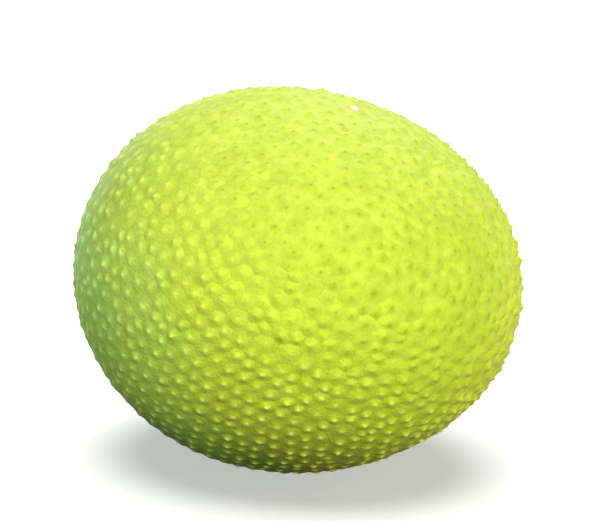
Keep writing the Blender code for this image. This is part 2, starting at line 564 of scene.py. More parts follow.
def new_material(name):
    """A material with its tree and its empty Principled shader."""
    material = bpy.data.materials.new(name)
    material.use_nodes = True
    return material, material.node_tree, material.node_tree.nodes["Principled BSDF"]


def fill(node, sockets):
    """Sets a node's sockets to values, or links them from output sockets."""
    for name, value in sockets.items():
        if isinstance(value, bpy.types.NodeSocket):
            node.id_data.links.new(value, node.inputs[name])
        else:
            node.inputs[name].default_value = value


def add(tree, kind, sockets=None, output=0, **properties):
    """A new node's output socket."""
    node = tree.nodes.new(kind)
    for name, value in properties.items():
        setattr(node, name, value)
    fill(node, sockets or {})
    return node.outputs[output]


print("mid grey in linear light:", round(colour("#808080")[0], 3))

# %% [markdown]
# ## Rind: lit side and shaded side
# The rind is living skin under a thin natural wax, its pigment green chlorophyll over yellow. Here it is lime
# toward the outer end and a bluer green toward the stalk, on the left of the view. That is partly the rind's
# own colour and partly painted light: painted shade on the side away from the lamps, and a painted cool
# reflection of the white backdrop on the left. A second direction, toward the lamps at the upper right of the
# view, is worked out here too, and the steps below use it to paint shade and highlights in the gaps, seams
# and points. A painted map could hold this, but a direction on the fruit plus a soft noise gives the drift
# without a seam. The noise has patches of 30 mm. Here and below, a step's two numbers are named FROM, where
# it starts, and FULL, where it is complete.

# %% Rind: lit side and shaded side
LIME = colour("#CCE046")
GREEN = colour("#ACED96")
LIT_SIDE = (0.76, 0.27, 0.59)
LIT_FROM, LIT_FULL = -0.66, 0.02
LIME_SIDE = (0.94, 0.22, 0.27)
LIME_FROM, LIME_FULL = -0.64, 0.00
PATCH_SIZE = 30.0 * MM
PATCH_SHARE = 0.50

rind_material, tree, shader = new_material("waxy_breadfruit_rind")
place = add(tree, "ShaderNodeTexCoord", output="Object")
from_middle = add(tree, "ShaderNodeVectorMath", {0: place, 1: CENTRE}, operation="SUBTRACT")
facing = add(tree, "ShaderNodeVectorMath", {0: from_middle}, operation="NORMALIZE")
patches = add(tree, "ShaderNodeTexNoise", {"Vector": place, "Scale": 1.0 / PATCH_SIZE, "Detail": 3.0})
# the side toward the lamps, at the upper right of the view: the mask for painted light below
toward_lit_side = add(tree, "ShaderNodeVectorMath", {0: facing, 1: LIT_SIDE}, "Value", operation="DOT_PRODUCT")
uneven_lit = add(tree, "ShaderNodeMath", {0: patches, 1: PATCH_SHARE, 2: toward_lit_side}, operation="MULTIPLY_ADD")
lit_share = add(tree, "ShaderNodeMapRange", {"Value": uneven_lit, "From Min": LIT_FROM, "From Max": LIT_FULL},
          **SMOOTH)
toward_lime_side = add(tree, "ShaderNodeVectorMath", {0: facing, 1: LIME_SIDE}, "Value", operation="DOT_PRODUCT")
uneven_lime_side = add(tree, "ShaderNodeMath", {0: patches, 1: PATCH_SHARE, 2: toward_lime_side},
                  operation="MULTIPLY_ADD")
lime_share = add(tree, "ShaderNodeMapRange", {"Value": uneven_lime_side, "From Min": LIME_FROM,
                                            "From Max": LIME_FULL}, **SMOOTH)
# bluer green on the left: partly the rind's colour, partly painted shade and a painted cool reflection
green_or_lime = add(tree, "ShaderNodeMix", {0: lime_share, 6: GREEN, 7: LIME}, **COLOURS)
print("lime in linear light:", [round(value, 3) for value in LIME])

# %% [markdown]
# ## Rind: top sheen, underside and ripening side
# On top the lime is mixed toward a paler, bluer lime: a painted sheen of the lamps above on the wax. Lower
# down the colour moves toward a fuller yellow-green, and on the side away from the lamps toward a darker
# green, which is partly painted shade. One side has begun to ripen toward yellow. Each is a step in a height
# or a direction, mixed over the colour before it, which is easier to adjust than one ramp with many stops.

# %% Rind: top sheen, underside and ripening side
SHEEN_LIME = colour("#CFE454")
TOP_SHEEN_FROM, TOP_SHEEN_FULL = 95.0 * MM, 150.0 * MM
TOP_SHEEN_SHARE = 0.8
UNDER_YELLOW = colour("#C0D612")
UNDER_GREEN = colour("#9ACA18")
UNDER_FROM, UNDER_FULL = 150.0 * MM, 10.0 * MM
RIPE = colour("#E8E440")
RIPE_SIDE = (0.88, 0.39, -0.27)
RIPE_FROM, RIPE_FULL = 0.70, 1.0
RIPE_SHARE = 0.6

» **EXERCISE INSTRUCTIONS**
Write out all the lines again, exactly as they are.

» **FULL ANSWER**
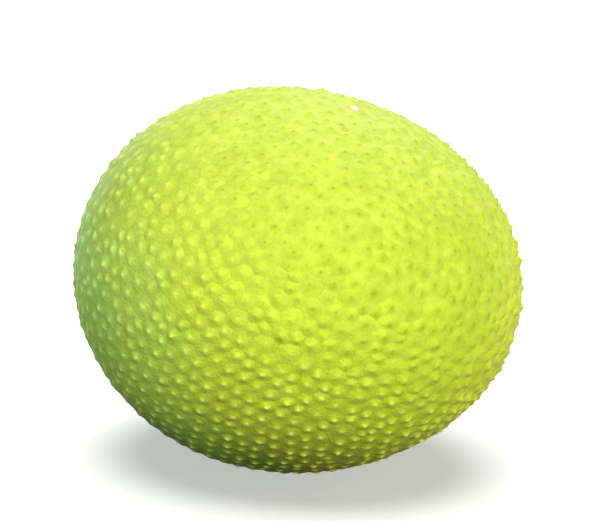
Keep writing the Blender code for this image. This is part 2, starting at line 564 of scene.py. More parts follow.
def new_material(name):
    """A material with its tree and its empty Principled shader."""
    material = bpy.data.materials.new(name)
    material.use_nodes = True
    return material, material.node_tree, material.node_tree.nodes["Principled BSDF"]


def fill(node, sockets):
    """Sets a node's sockets to values, or links them from output sockets."""
    for name, value in sockets.items():
        if isinstance(value, bpy.types.NodeSocket):
            node.id_data.links.new(value, node.inputs[name])
        else:
            node.inputs[name].default_value = value


def add(tree, kind, sockets=None, output=0, **properties):
    """A new node's output socket."""
    node = tree.nodes.new(kind)
    for name, value in properties.items():
        setattr(node, name, value)
    fill(node, sockets or {})
    return node.outputs[output]


print("mid grey in linear light:", round(colour("#808080")[0], 3))

# %% [markdown]
# ## Rind: lit side and shaded side
# The rind is living skin under a thin natural wax, its pigment green chlorophyll over yellow. Here it is lime
# toward the outer end and a bluer green toward the stalk, on the left of the view. That is partly the rind's
# own colour and partly painted light: painted shade on the side away from the lamps, and a painted cool
# reflection of the white backdrop on the left. A second direction, toward the lamps at the upper right of the
# view, is worked out here too, and the steps below use it to paint shade and highlights in the gaps, seams
# and points. A painted map could hold this, but a direction on the fruit plus a soft noise gives the drift
# without a seam. The noise has patches of 30 mm. Here and below, a step's two numbers are named FROM, where
# it starts, and FULL, where it is complete.

# %% Rind: lit side and shaded side
LIME = colour("#CCE046")
GREEN = colour("#ACED96")
LIT_SIDE = (0.76, 0.27, 0.59)
LIT_FROM, LIT_FULL = -0.66, 0.02
LIME_SIDE = (0.94, 0.22, 0.27)
LIME_FROM, LIME_FULL = -0.64, 0.00
PATCH_SIZE = 30.0 * MM
PATCH_SHARE = 0.50

rind_material, tree, shader = new_material("waxy_breadfruit_rind")
place = add(tree, "ShaderNodeTexCoord", output="Object")
from_middle = add(tree, "ShaderNodeVectorMath", {0: place, 1: CENTRE}, operation="SUBTRACT")
facing = add(tree, "ShaderNodeVectorMath", {0: from_middle}, operation="NORMALIZE")
patches = add(tree, "ShaderNodeTexNoise", {"Vector": place, "Scale": 1.0 / PATCH_SIZE, "Detail": 3.0})
# the side toward the lamps, at the upper right of the view: the mask for painted light below
toward_lit_side = add(tree, "ShaderNodeVectorMath", {0: facing, 1: LIT_SIDE}, "Value", operation="DOT_PRODUCT")
uneven_lit = add(tree, "ShaderNodeMath", {0: patches, 1: PATCH_SHARE, 2: toward_lit_side}, operation="MULTIPLY_ADD")
lit_share = add(tree, "ShaderNodeMapRange", {"Value": uneven_lit, "From Min": LIT_FROM, "From Max": LIT_FULL},
          **SMOOTH)
toward_lime_side = add(tree, "ShaderNodeVectorMath", {0: facing, 1: LIME_SIDE}, "Value", operation="DOT_PRODUCT")
uneven_lime_side = add(tree, "ShaderNodeMath", {0: patches, 1: PATCH_SHARE, 2: toward_lime_side},
                  operation="MULTIPLY_ADD")
lime_share = add(tree, "ShaderNodeMapRange", {"Value": uneven_lime_side, "From Min": LIME_FROM,
                                            "From Max": LIME_FULL}, **SMOOTH)
# bluer green on the left: partly the rind's colour, partly painted shade and a painted cool reflection
green_or_lime = add(tree, "ShaderNodeMix", {0: lime_share, 6: GREEN, 7: LIME}, **COLOURS)
print("lime in linear light:", [round(value, 3) for value in LIME])

# %% [markdown]
# ## Rind: top sheen, underside and ripening side
# On top the lime is mixed toward a paler, bluer lime: a painted sheen of the lamps above on the wax. Lower
# down the colour moves toward a fuller yellow-green, and on the side away from the lamps toward a darker
# green, which is partly painted shade. One side has begun to ripen toward yellow. Each is a step in a height
# or a direction, mixed over the colour before it, which is easier to adjust than one ramp with many stops.

# %% Rind: top sheen, underside and ripening side
SHEEN_LIME = colour("#CFE454")
TOP_SHEEN_FROM, TOP_SHEEN_FULL = 95.0 * MM, 150.0 * MM
TOP_SHEEN_SHARE = 0.8
UNDER_YELLOW = colour("#C0D612")
UNDER_GREEN = colour("#9ACA18")
UNDER_FROM, UNDER_FULL = 150.0 * MM, 10.0 * MM
RIPE = colour("#E8E440")
RIPE_SIDE = (0.88, 0.39, -0.27)
RIPE_FROM, RIPE_FULL = 0.70, 1.0
RIPE_SHARE = 0.6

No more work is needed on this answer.